Restaurant Wine Mark Up - Washington State Wines at Goodmans

Goodmans

I've had the pleasure of being back in my home town of London for a few days this week and last night went to dinner with some friends to Goodmans Restaurant in the City.  Goodmans is well regarded as a place for great steaks, great wine and a great atmosphere.  I'd been to their Covent Garden venue before and knew what to expect.  The food was very good and the wine list is extensive, but I was shocked to see the mark ups.

I pride myself on being able to pick a great value wine from any restaurant wine list, helped by my trusty Pocket Vintages guide, which I can casually refer to.  It helped me choose a 2010 Ribera del Duero Reserva for only 50GBP.  But I was more interested in the selection of wines from Washington State.  You don't often see Washington wines on London restaurant wine lists so I was pleasantly surprised.  What wasn't so pleasing were the prices.  Take a look at the chart above.

The Columbia Crest Cabernet Sauvignon is a $12 wine at retail - on the menu here for 45GBP.  And the Canoe Ridge Merlot from Chateau Ste. Michelle costs under $15 at retail.  That works out at a seven time mark up!
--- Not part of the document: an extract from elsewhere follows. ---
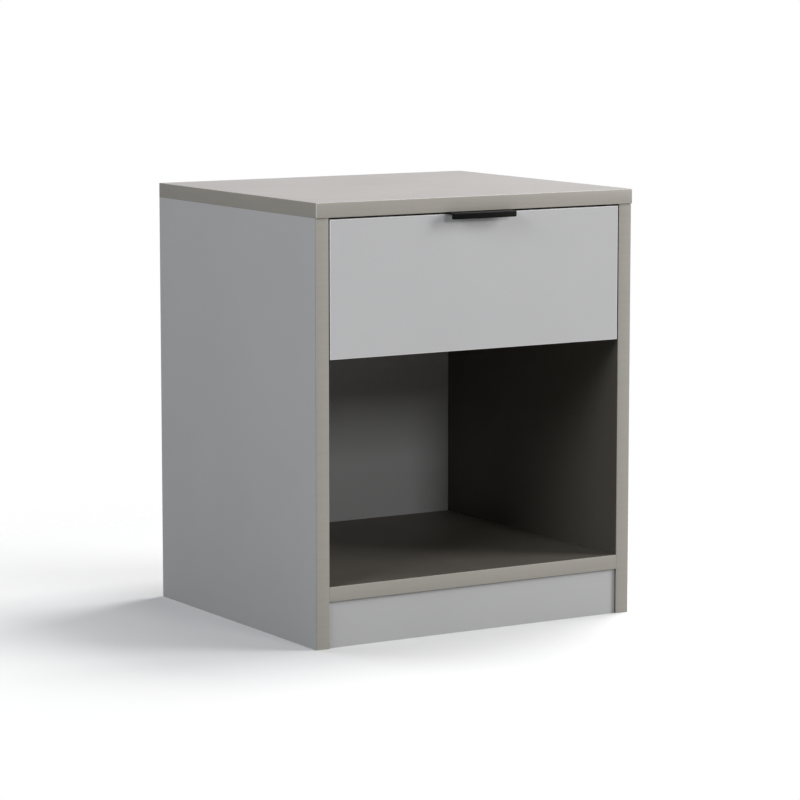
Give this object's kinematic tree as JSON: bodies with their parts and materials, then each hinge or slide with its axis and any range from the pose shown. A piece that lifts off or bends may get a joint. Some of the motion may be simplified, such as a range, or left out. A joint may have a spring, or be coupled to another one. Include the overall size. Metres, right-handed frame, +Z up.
{
  "type": "side table with drawer",
  "caption": "Small two-tone board side table: a shallow inset drawer with a black edge pull on roller slides, above an open shelf on a plinth.",
  "frame": {"origin": "on the floor, at the middle of the footprint of the whole table, pull and nail heads included", "axes": "+X is the table's right as seen from the front, +Y points to its back, +Z is up; the drawer opens towards -Y"},
  "size_m": [0.4, 0.3678, 0.472],
  "materials": {
    "taupe_board": "melamine-faced particle board, warm light grey, satin",
    "grey_board": "melamine-faced particle board, cool light grey, satin",
    "taupe_band": "plastic edge band, warm light grey, satin",
    "grey_band": "plastic edge band, cool light grey, satin",
    "side_board": "melamine-faced particle board, cool grey outside and warm grey inside",
    "back_board": "thin hardboard, light grey lacquer on the inner face, bare brown outside",
    "drawer_board": "foil-wrapped particle board, light grey, matt",
    "drawer_base_board": "thin hardboard, light grey lacquer inside, bare brown below",
    "black_pull": "black powder coat",
    "rail_steel": "white powder-coated steel",
    "zinc": "bright zinc plate",
    "cam_zinc": "die-cast zinc, dull",
    "beech": "fluted beech dowel, bare",
    "nylon": "white nylon"
  },
  "bodies": {
    "carcass": {"top_panel": "taupe_board", "top_front_edge_band": "taupe_band", "top_left_edge_band": "taupe_band", "top_right_edge_band": "taupe_band", "left_side_panel": "side_board", "right_side_panel": "side_board", "left_side_edge_band": "taupe_band", "right_side_edge_band": "taupe_band", "bottom_shelf": "taupe_board", "bottom_shelf_edge_band": "taupe_band", "plinth": "grey_board", "back_panel": "back_board", "cam_locks": "cam_zinc", "cam_bolts": "zinc", "wood_dowels": "beech", "back_panel_nails": "zinc", "left_case_rail": "rail_steel", "right_case_rail": "rail_steel", "case_rail_screws": "zinc", "case_roller_rivets": "zinc"},
    "drawer": {"drawer_front": "grey_board", "drawer_front_left_edge_band": "grey_band", "drawer_front_right_edge_band": "grey_band", "drawer_front_lower_edge_band": "grey_band", "drawer_front_upper_edge_band": "grey_band", "drawer_left_side": "drawer_board", "drawer_right_side": "drawer_board", "drawer_back": "drawer_board", "drawer_bottom": "drawer_base_board", "drawer_pull": "black_pull", "pull_screws": "zinc", "left_drawer_rail": "rail_steel", "right_drawer_rail": "rail_steel", "drawer_rail_screws": "zinc", "drawer_roller_rivets": "zinc", "drawer_cam_locks": "cam_zinc", "drawer_cam_bolts": "zinc", "drawer_dowels": "beech", "drawer_back_screws": "zinc", "drawer_bottom_nails": "zinc"},
    "left_front_roller": {"left_front_roller": "nylon"},
    "left_rear_roller": {"left_rear_roller": "nylon"},
    "right_front_roller": {"right_front_roller": "nylon"},
    "right_rear_roller": {"right_rear_roller": "nylon"}
  },
  "joints": [
    {"name": "drawer_slide", "type": "slide", "parent": "carcass", "child": "drawer", "axis": [0, -1, 0], "range_m": [0, 0.22]},
    {"name": "left_front_roller_spin", "type": "hinge", "parent": "carcass", "child": "left_front_roller", "pos_m": [-0.1778, -0.1399, 0.3294], "axis": [1, 0, 0], "range_deg": [0, 1500]},
    {"name": "left_rear_roller_spin", "type": "hinge", "parent": "drawer", "child": "left_rear_roller", "pos_m": [-0.1772, 0.1361, 0.327], "axis": [1, 0, 0], "range_deg": [0, 1500]},
    {"name": "right_front_roller_spin", "type": "hinge", "parent": "carcass", "child": "right_front_roller", "pos_m": [0.1778, -0.1399, 0.3294], "axis": [1, 0, 0], "range_deg": [0, 1500]},
    {"name": "right_rear_roller_spin", "type": "hinge", "parent": "drawer", "child": "right_rear_roller", "pos_m": [0.1772, 0.1361, 0.327], "axis": [1, 0, 0], "range_deg": [0, 1500]}
  ],
  "couplings": [
    {"joint": "left_front_roller_spin", "follows": "drawer_slide", "rad_per_m": 117.65},
    {"joint": "left_rear_roller_spin", "follows": "drawer_slide", "rad_per_m": 117.65},
    {"joint": "right_front_roller_spin", "follows": "drawer_slide", "rad_per_m": 117.65},
    {"joint": "right_rear_roller_spin", "follows": "drawer_slide", "rad_per_m": 117.65}
  ]
}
Do they think that Londoners won't know when they are paying over the odds because Washington Wines availability is a relatively recent phenomenon?  Or maybe London is bouncing back from the great recession and city boys on expense accounts just don't care anymore!

 


Sineann Abondance 2009

This thick red from Columbia Valley in Washington State really packs a punch at 14.8% alcohol. It's a mix of Cab, Zin, Cab Franc and Merlot and somehow it works.

Give it 30 mins to open up and you'll be pleasantly surprised. One of the interesting features of the bottle is that it has a glass stopper instead of a cork.

I put it in the fridge for a couple of days once opened and then finished it off on night three and it was totally fine.